- _Data shown_:

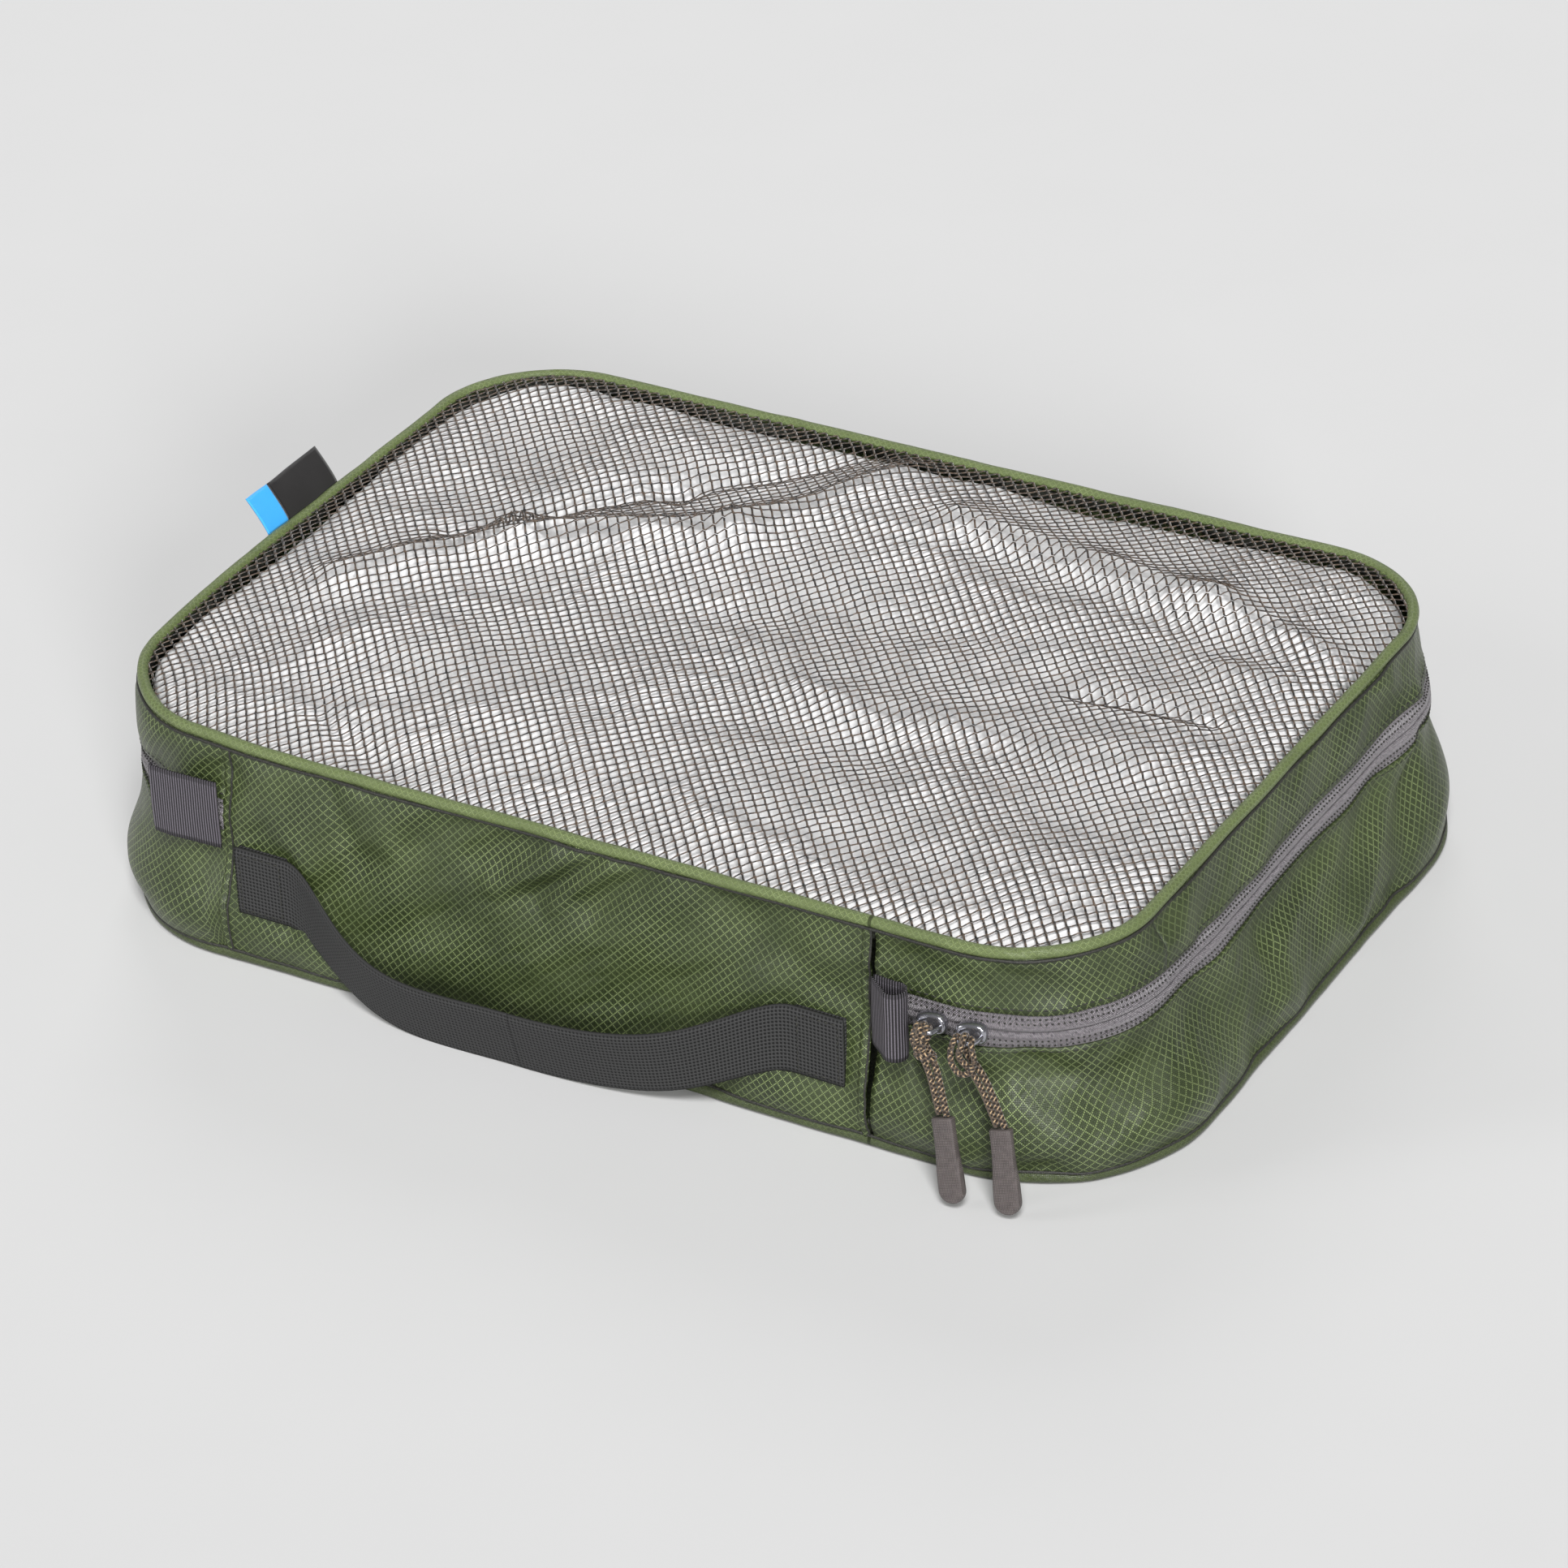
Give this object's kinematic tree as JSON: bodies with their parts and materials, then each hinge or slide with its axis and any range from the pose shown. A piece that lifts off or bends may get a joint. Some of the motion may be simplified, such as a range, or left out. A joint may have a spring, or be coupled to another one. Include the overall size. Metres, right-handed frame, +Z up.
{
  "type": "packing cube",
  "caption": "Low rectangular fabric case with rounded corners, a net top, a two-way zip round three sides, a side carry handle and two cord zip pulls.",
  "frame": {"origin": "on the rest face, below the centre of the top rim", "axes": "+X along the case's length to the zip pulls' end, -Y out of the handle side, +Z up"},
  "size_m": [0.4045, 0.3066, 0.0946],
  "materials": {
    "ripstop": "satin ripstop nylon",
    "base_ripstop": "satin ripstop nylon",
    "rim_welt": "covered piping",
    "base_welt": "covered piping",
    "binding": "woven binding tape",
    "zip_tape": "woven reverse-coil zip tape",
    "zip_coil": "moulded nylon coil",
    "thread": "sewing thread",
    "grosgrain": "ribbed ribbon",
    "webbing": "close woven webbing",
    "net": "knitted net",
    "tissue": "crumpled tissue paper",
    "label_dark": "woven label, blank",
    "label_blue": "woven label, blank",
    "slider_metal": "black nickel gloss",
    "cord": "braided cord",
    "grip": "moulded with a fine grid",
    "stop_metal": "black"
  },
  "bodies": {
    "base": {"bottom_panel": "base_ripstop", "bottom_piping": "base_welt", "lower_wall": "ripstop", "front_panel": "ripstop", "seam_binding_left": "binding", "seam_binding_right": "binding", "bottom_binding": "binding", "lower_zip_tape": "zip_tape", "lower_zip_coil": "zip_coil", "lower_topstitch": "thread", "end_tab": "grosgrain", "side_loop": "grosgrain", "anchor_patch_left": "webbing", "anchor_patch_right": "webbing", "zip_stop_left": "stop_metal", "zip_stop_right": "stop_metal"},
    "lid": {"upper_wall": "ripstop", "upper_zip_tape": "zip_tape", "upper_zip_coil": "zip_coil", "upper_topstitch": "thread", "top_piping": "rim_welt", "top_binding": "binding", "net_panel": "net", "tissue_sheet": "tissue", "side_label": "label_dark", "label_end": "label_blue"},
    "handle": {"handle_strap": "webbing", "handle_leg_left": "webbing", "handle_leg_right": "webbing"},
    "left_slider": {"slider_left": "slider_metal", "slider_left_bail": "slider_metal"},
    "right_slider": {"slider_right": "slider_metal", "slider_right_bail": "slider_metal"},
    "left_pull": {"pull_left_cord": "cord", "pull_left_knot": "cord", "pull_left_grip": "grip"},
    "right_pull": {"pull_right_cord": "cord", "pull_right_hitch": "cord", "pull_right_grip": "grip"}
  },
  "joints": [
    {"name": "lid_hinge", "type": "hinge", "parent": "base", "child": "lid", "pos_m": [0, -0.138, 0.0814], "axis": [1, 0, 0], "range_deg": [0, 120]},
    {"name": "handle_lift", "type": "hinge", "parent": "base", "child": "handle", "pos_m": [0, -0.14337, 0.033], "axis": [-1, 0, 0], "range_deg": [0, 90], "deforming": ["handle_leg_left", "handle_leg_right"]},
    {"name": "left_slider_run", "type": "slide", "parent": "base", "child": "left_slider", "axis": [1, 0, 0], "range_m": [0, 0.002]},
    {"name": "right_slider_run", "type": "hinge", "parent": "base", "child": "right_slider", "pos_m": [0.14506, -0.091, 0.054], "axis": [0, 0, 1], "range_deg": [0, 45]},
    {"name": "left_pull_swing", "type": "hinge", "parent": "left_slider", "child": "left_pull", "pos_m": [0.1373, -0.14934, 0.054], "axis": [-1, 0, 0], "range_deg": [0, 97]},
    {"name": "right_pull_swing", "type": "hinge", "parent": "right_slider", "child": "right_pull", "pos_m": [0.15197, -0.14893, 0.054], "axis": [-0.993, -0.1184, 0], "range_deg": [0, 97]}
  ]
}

- _Task requirements_:
Extract the data in full. Keep it word for word.

- _Task result_:
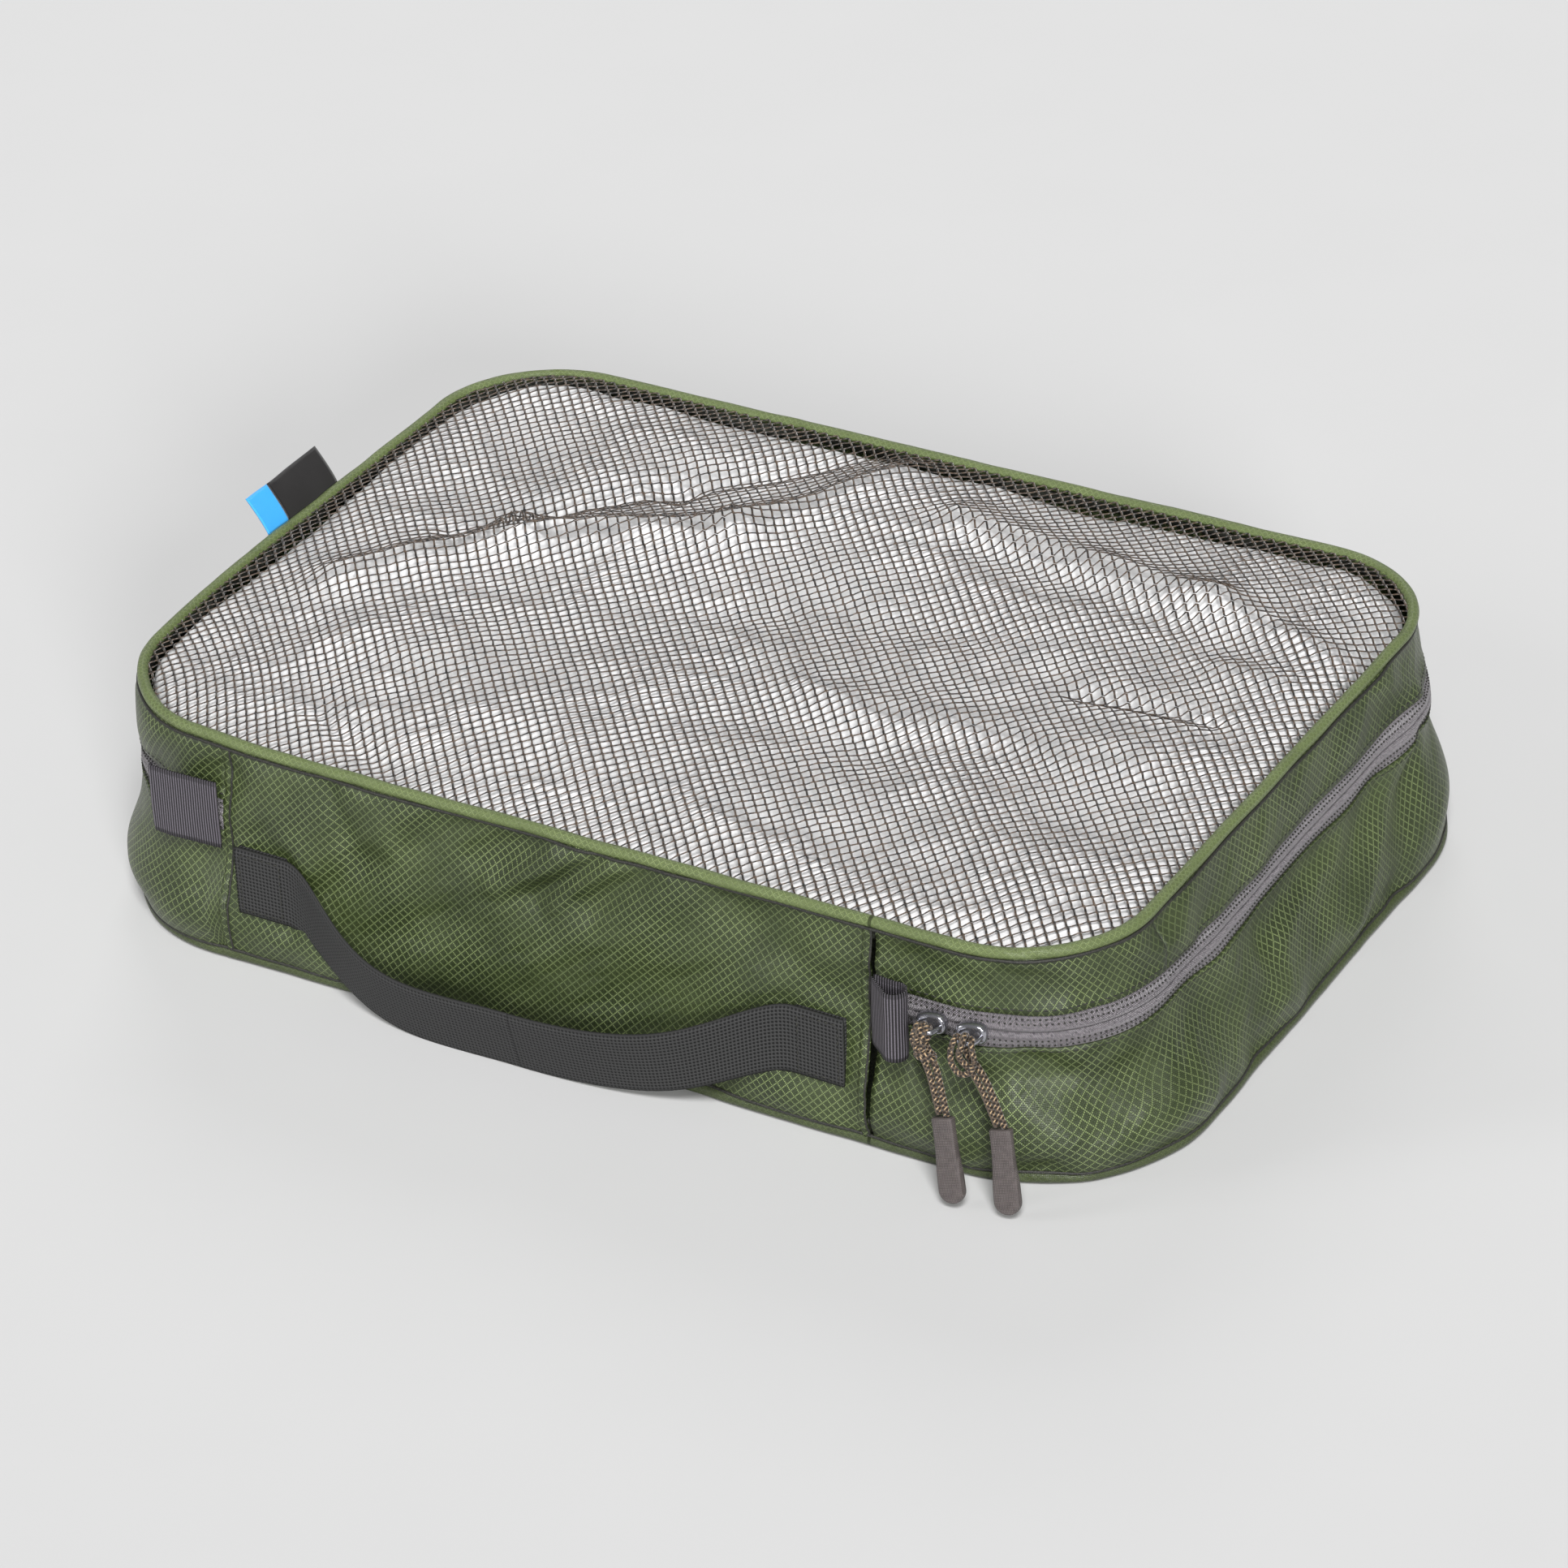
Give this object's kinematic tree as JSON: bodies with their parts and materials, then each hinge or slide with its axis and any range from the pose shown. A piece that lifts off or bends may get a joint. Some of the motion may be simplified, such as a range, or left out. A joint may have a spring, or be coupled to another one. Include the overall size. Metres, right-handed frame, +Z up.
{
  "type": "packing cube",
  "caption": "Low rectangular fabric case with rounded corners, a net top, a two-way zip round three sides, a side carry handle and two cord zip pulls.",
  "frame": {"origin": "on the rest face, below the centre of the top rim", "axes": "+X along the case's length to the zip pulls' end, -Y out of the handle side, +Z up"},
  "size_m": [0.4045, 0.3066, 0.0946],
  "materials": {
    "ripstop": "satin ripstop nylon",
    "base_ripstop": "satin ripstop nylon",
    "rim_welt": "covered piping",
    "base_welt": "covered piping",
    "binding": "woven binding tape",
    "zip_tape": "woven reverse-coil zip tape",
    "zip_coil": "moulded nylon coil",
    "thread": "sewing thread",
    "grosgrain": "ribbed ribbon",
    "webbing": "close woven webbing",
    "net": "knitted net",
    "tissue": "crumpled tissue paper",
    "label_dark": "woven label, blank",
    "label_blue": "woven label, blank",
    "slider_metal": "black nickel gloss",
    "cord": "braided cord",
    "grip": "moulded with a fine grid",
    "stop_metal": "black"
  },
  "bodies": {
    "base": {"bottom_panel": "base_ripstop", "bottom_piping": "base_welt", "lower_wall": "ripstop", "front_panel": "ripstop", "seam_binding_left": "binding", "seam_binding_right": "binding", "bottom_binding": "binding", "lower_zip_tape": "zip_tape", "lower_zip_coil": "zip_coil", "lower_topstitch": "thread", "end_tab": "grosgrain", "side_loop": "grosgrain", "anchor_patch_left": "webbing", "anchor_patch_right": "webbing", "zip_stop_left": "stop_metal", "zip_stop_right": "stop_metal"},
    "lid": {"upper_wall": "ripstop", "upper_zip_tape": "zip_tape", "upper_zip_coil": "zip_coil", "upper_topstitch": "thread", "top_piping": "rim_welt", "top_binding": "binding", "net_panel": "net", "tissue_sheet": "tissue", "side_label": "label_dark", "label_end": "label_blue"},
    "handle": {"handle_strap": "webbing", "handle_leg_left": "webbing", "handle_leg_right": "webbing"},
    "left_slider": {"slider_left": "slider_metal", "slider_left_bail": "slider_metal"},
    "right_slider": {"slider_right": "slider_metal", "slider_right_bail": "slider_metal"},
    "left_pull": {"pull_left_cord": "cord", "pull_left_knot": "cord", "pull_left_grip": "grip"},
    "right_pull": {"pull_right_cord": "cord", "pull_right_hitch": "cord", "pull_right_grip": "grip"}
  },
  "joints": [
    {"name": "lid_hinge", "type": "hinge", "parent": "base", "child": "lid", "pos_m": [0, -0.138, 0.0814], "axis": [1, 0, 0], "range_deg": [0, 120]},
    {"name": "handle_lift", "type": "hinge", "parent": "base", "child": "handle", "pos_m": [0, -0.14337, 0.033], "axis": [-1, 0, 0], "range_deg": [0, 90], "deforming": ["handle_leg_left", "handle_leg_right"]},
    {"name": "left_slider_run", "type": "slide", "parent": "base", "child": "left_slider", "axis": [1, 0, 0], "range_m": [0, 0.002]},
    {"name": "right_slider_run", "type": "hinge", "parent": "base", "child": "right_slider", "pos_m": [0.14506, -0.091, 0.054], "axis": [0, 0, 1], "range_deg": [0, 45]},
    {"name": "left_pull_swing", "type": "hinge", "parent": "left_slider", "child": "left_pull", "pos_m": [0.1373, -0.14934, 0.054], "axis": [-1, 0, 0], "range_deg": [0, 97]},
    {"name": "right_pull_swing", "type": "hinge", "parent": "right_slider", "child": "right_pull", "pos_m": [0.15197, -0.14893, 0.054], "axis": [-0.993, -0.1184, 0], "range_deg": [0, 97]}
  ]
}